3. Winnipeg Blue Bombers (9-9): Last year was a tale of two halves for the Bombers, who started 7-1, then dropped back-to-back games to the lowly Riders leading to a 3-7 finish. Though they squeaked out an ugly 19-3 Eastern Final win on the frozen tundra of CanadInns Stadium, their performance in the 99th Grey Cup left a lot to be desired. This year, it’s do-or-die time for QB Buck Pierce, entering his eighth CFL season. Pierce has never managed to stay healthy for a full 18 games, though he set personal bests in pass attempts, completions and yardage last year. That said, his 14-to-18 TD-to-INT ratio and 82.0 QB rating were far from impressive. If he can’t elevate his game–and by extension, his team–this year, the Bombers will be studying a lotta film of QB prospects in the offseason.

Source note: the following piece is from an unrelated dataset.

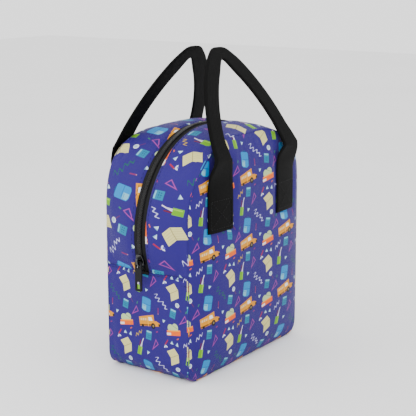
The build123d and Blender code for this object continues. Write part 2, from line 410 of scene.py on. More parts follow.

4. Hamilton Tiger-Cats (8-10): Although Marcel Bellefeuille wasn’t a bad coach, he could never get his team over the hump. If you take away 2008, when he took over a terrible team at mid-season, his record as head coach was 26-28, with three playoff appearances–and just one win. Last year, the team took a step back from 9-9 to 8-10, and while they did manage to beat Montreal in a thrilling East Semi-Final, their poor performance in Winnipeg the following week cost Bellefeuille his job. But with him gone, I don’t see an immediate improvement under new bench boss George Cortez. Even with the notable additions of QB Henry Burris and SB Andy Fantuz, they stand to face tougher competition this season–most notably from their rivals down the QEW. That said, another 8-10 season should make the Cats the first East team to cross over into the West Division playoffs, and set up a match against Burris’ old team–if he hasn’t lost the starting job to Quinton Porter by season’s end. If Hank indeed leads his troops into Calgary on November 11th, I might have to burn his old jersey as an offering to the football gods. In any case, I don’t see Hamilton making it past the first round this year, either.